_Directions for this task:_ Give the data again exactly, from its opening line through the line in which "ring_band_margin = 1.6" appears.

===== Collected data =====

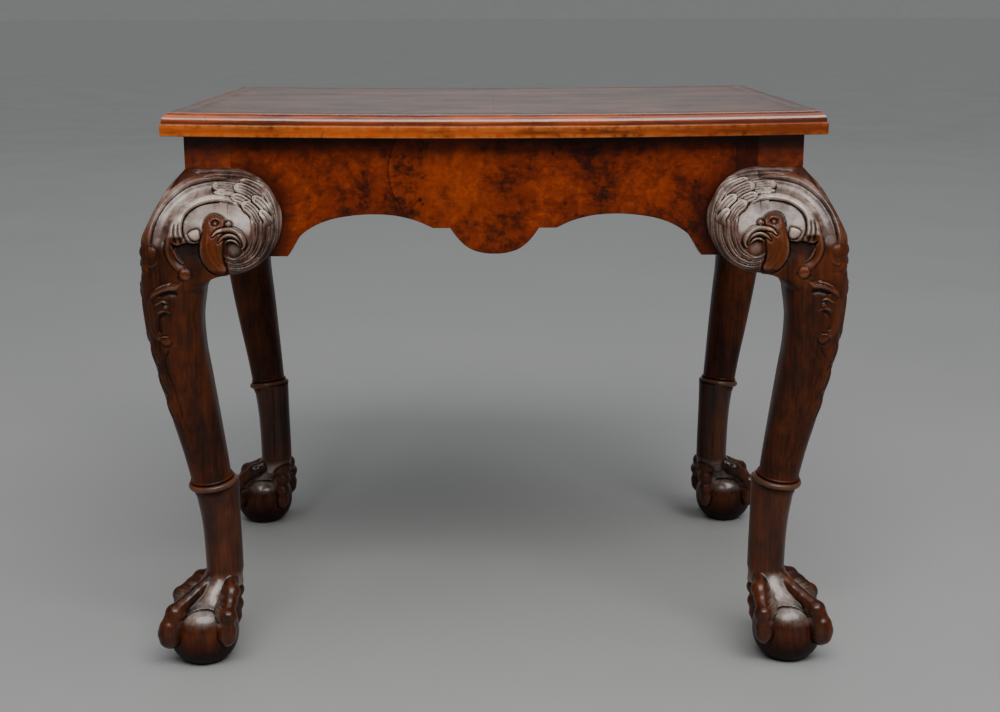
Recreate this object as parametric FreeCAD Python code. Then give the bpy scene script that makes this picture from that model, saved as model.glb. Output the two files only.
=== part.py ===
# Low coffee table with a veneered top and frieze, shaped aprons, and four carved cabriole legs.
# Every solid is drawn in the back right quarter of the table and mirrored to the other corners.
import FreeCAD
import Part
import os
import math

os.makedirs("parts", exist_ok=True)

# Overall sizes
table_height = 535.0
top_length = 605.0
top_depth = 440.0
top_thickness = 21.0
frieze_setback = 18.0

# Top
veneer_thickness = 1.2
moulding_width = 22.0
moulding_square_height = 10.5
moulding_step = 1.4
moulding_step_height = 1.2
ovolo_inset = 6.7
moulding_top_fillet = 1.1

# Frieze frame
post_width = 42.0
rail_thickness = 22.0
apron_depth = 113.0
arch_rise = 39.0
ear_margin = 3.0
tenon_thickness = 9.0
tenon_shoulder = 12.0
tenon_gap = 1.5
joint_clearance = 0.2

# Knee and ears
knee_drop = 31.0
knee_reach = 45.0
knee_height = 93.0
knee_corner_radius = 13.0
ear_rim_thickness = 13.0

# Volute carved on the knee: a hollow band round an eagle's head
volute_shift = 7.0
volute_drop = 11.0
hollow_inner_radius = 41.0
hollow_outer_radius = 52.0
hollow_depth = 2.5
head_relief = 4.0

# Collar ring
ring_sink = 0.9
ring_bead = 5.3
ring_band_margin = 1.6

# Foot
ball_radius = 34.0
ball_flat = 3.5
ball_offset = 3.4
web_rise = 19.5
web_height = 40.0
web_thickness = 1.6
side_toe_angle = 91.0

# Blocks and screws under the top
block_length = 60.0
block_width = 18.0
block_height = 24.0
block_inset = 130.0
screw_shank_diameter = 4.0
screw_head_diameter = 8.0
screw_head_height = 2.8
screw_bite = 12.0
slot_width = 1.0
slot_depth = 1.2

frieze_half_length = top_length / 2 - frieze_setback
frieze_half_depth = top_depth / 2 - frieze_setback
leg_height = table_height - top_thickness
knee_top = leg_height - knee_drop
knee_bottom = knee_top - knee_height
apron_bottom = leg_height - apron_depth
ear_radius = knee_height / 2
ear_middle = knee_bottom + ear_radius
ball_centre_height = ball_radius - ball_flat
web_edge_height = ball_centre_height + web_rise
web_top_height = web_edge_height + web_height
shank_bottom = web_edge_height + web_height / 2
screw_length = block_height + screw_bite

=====

_Exercise output:_
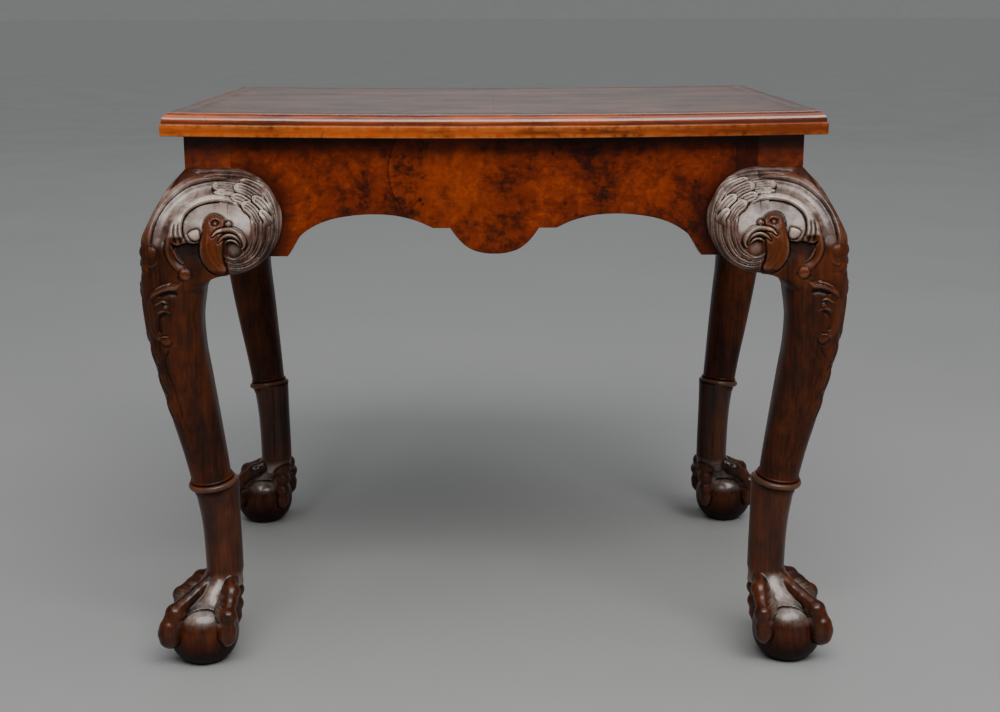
Recreate this object as parametric FreeCAD Python code. Then give the bpy scene script that makes this picture from that model, saved as model.glb. Output the two files only.
=== part.py ===
# Low coffee table with a veneered top and frieze, shaped aprons, and four carved cabriole legs.
# Every solid is drawn in the back right quarter of the table and mirrored to the other corners.
import FreeCAD
import Part
import os
import math

os.makedirs("parts", exist_ok=True)

# Overall sizes
table_height = 535.0
top_length = 605.0
top_depth = 440.0
top_thickness = 21.0
frieze_setback = 18.0

# Top
veneer_thickness = 1.2
moulding_width = 22.0
moulding_square_height = 10.5
moulding_step = 1.4
moulding_step_height = 1.2
ovolo_inset = 6.7
moulding_top_fillet = 1.1

# Frieze frame
post_width = 42.0
rail_thickness = 22.0
apron_depth = 113.0
arch_rise = 39.0
ear_margin = 3.0
tenon_thickness = 9.0
tenon_shoulder = 12.0
tenon_gap = 1.5
joint_clearance = 0.2

# Knee and ears
knee_drop = 31.0
knee_reach = 45.0
knee_height = 93.0
knee_corner_radius = 13.0
ear_rim_thickness = 13.0

# Volute carved on the knee: a hollow band round an eagle's head
volute_shift = 7.0
volute_drop = 11.0
hollow_inner_radius = 41.0
hollow_outer_radius = 52.0
hollow_depth = 2.5
head_relief = 4.0

# Collar ring
ring_sink = 0.9
ring_bead = 5.3
ring_band_margin = 1.6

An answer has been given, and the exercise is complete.